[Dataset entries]

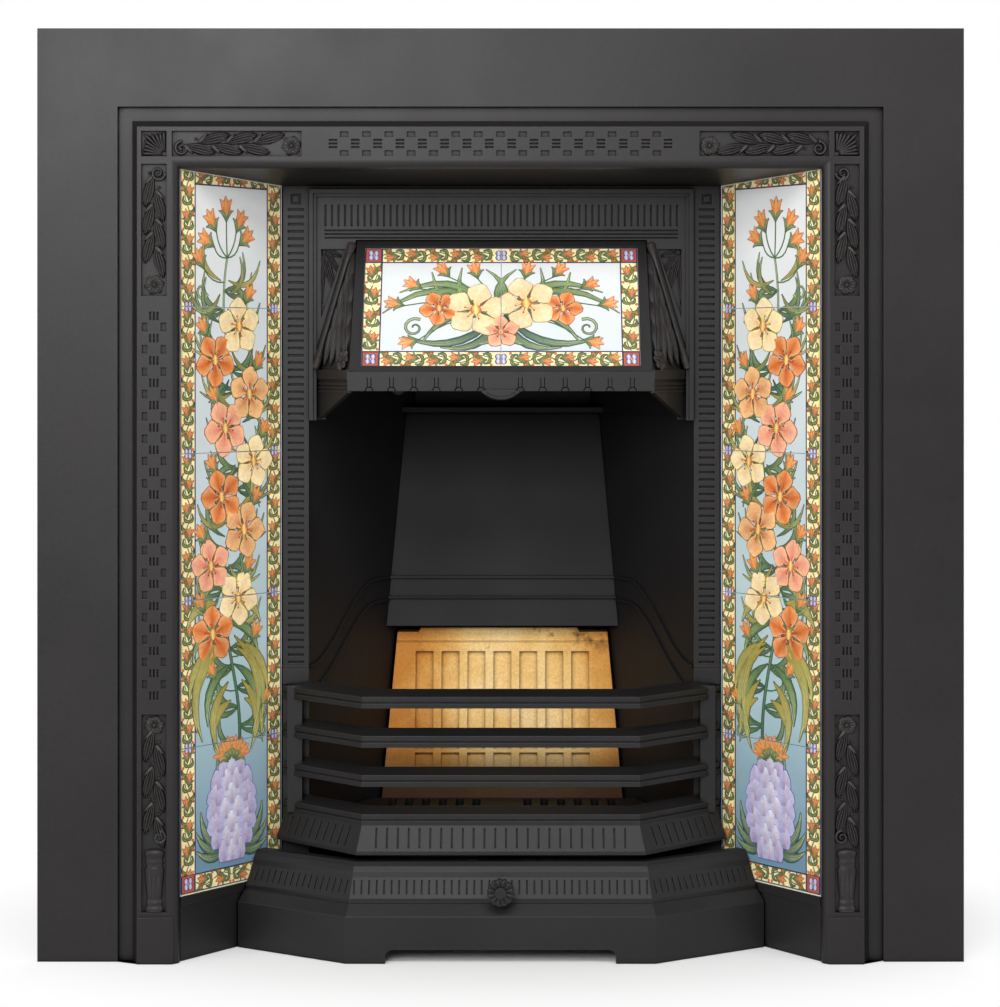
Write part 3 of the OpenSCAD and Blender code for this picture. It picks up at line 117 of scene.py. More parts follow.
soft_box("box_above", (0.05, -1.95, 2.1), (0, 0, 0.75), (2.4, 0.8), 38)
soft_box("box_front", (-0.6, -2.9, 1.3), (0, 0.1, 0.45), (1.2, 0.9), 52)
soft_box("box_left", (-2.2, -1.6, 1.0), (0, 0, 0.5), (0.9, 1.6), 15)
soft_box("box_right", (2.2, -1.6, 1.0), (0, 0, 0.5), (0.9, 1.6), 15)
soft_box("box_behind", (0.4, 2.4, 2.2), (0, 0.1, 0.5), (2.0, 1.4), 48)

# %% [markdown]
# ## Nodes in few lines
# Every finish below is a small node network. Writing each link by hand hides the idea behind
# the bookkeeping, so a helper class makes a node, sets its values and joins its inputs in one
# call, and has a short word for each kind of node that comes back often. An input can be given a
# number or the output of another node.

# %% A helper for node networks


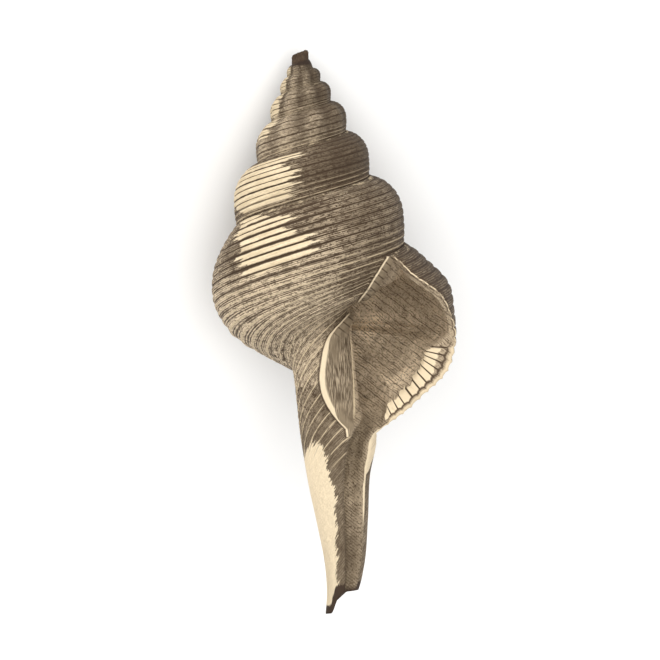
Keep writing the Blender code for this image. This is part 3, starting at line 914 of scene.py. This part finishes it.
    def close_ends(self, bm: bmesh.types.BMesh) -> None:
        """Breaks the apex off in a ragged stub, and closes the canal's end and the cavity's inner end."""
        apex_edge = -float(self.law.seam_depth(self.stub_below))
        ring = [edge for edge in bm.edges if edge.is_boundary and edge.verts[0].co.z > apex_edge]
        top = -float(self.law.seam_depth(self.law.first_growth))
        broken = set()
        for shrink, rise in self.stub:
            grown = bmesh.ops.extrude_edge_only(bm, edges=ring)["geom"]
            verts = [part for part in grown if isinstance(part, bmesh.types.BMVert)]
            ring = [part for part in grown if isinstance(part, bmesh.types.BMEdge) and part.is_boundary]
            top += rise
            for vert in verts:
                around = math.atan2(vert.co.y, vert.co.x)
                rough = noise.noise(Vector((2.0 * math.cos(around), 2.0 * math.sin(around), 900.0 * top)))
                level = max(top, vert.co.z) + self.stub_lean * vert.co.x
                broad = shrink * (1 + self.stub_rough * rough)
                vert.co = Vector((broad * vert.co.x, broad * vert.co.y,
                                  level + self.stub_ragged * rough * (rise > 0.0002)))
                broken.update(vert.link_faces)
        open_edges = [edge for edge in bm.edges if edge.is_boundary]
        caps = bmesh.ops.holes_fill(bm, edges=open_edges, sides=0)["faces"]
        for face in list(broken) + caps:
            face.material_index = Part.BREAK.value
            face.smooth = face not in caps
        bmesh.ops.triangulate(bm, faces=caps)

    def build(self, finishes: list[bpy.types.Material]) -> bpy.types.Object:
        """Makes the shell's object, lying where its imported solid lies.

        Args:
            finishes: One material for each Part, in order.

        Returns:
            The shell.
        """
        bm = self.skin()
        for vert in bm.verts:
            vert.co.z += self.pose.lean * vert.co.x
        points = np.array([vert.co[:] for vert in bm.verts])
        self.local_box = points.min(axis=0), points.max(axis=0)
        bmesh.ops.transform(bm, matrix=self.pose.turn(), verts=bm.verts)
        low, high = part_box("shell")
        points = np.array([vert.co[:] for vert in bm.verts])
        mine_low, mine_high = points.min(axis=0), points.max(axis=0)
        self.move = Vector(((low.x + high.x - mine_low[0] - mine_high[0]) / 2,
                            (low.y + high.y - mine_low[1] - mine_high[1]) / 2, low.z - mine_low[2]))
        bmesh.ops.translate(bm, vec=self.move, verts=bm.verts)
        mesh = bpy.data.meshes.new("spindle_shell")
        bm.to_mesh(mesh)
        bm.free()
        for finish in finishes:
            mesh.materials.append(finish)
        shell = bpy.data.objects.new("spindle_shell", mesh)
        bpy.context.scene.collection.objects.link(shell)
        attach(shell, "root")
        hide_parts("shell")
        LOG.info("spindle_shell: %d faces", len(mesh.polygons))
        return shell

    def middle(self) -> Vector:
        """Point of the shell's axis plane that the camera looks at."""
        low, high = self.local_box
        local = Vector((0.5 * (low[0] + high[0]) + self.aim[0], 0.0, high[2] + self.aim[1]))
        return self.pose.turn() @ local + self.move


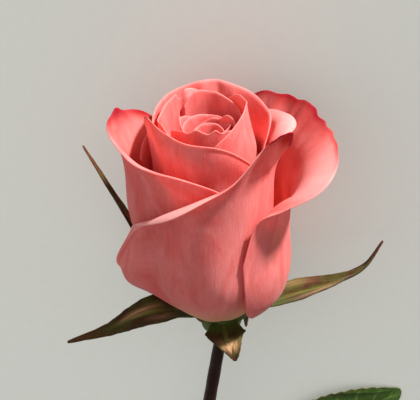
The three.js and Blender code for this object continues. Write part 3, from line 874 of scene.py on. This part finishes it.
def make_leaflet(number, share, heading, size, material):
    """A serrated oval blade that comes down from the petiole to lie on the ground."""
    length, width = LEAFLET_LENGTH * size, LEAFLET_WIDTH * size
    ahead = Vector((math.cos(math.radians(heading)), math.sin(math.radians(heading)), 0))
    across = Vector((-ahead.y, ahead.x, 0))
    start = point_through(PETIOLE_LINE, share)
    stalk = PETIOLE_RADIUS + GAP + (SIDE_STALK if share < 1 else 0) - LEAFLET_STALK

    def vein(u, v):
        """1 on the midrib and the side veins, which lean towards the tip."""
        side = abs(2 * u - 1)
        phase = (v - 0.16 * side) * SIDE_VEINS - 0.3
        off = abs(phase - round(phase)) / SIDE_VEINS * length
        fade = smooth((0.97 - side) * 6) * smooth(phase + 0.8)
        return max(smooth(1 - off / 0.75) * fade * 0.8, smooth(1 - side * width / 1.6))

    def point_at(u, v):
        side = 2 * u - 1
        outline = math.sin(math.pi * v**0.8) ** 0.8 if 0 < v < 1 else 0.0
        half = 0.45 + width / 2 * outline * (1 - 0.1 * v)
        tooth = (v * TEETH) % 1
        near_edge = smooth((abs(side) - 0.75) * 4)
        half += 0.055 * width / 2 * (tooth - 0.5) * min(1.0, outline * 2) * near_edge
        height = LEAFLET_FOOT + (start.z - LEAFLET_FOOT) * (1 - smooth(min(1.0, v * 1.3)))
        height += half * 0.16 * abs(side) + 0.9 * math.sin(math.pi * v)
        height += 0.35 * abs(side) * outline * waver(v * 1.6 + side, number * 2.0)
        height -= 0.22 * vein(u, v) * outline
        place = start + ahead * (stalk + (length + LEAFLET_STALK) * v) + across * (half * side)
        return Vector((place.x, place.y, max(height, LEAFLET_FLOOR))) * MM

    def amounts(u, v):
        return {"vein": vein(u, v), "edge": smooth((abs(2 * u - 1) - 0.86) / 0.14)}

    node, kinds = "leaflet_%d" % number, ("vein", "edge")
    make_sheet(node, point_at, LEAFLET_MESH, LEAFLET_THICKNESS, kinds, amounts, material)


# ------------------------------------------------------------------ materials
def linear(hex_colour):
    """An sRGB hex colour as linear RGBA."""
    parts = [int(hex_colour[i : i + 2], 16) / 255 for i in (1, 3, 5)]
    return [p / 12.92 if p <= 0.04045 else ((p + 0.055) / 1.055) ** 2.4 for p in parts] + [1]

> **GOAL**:
Return all lines of the material above in which the word "from" occurs.

> **EXERCISE ANSWER**:
The three.js and Blender code for this object continues. Write part 3, from line 874 of scene.py on. This part finishes it.
    """A serrated oval blade that comes down from the petiole to lie on the ground."""